Speak No Evil
- First edition (US)
- Author: Mignon G. Eberhart
- Language: English
- Genre: Mystery
- Publisher: Random House
- Publication date: 1941
- Publication place: United States

= Speak No Evil (Eberhart novel) =

1941 mystery novel by Mignon G. Eberhart

Speak No Evil is an American mystery novel by Mignon G. Eberhart. It was published by Random House in 1941, and was issued in the UK by Collins Crime Club. It was reissued in hardcover by Amereon House in 1995.

==Background==
This was the first of two novels by Eberhart to be set in Jamaica, the other being Enemy in the House. This work was completed in late 1939, shortly before the author and her husband traveled to Jamaica in November of that year; this trip was used for research, so that Eberhart could appropriately capture the location's atmosphere.

==Plot summary==
When wealthy Richard Dakin is murdered while on vacation in Jamaica.
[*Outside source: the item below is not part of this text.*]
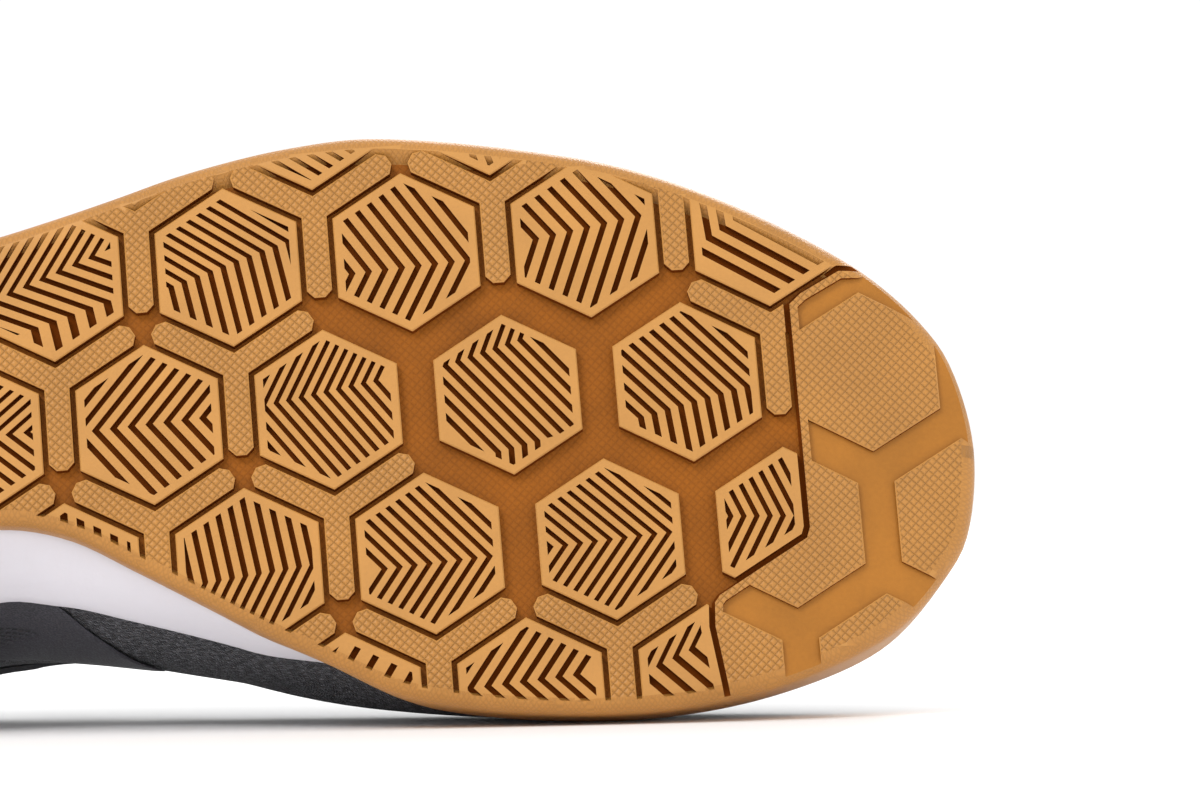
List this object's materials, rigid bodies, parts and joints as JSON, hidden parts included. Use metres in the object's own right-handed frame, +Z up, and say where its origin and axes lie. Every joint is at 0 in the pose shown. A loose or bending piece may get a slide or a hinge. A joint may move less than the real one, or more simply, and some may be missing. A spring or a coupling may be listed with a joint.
{
  "type": "indoor soccer shoe",
  "caption": "Low indoor soccer shoe for the right foot with a gum tread of six-sided lugs, foam midsole and knitted upper, lying on its medial side.",
  "frame": {"origin": "on the floor, in the middle of the lying shoe's bounding box", "axes": "+X from the heel to the toe, +Z up, the tread faces -Y; the shoe's lateral side is up and its medial side lies on the floor"},
  "size_m": [0.2986, 0.12, 0.105],
  "materials": {
    "gum_rubber": "matte moulded gum",
    "midsole_foam": "matte foam",
    "insole_foam": "matte cloth top",
    "knit": "matte knit",
    "film": "satin film",
    "eyestay_film": "satin film",
    "lining": "matte padded cloth",
    "lace": "matte woven"
  },
  "bodies": {
    "root": {"outsole": "gum_rubber", "midsole": "midsole_foam", "insole": "insole_foam", "upper": "knit", "quarter_film": "film", "eyestay": "eyestay_film", "tongue": "lining", "laces": "lace"}
  },
  "joints": []
}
Suspicion immediately falls upon Elizabeth, his new and much younger bride. To complicated matters, Elizabeth used to be romantically involved with Richard's nephew, Dyke Sanders, and appears to still carry a torch for him. Richard's ex-wife, Charmain, and his assistant, Ruth Reddington, soon get mixed up in the case as well.

==Reception==
Kirkus Review called Speak No Evil a "velvet smooth concoction that doesn't deviate far from previous successful patterns." The New York Times, praised Speak No Evil as "a well-told and interesting mystery story, with a situation of excellent intricacy and with real subtlety of character drawings. Hearty applause!" The Times closed its review by calling the novel "one of the best of the author's tales."

In a twenty-first century queer reading of the text, Rick Cypert points to the character of Dyke Sanders (the female protagonist's effete former boyfriend) as a typical example of Eberhart's use of queer-coded characters.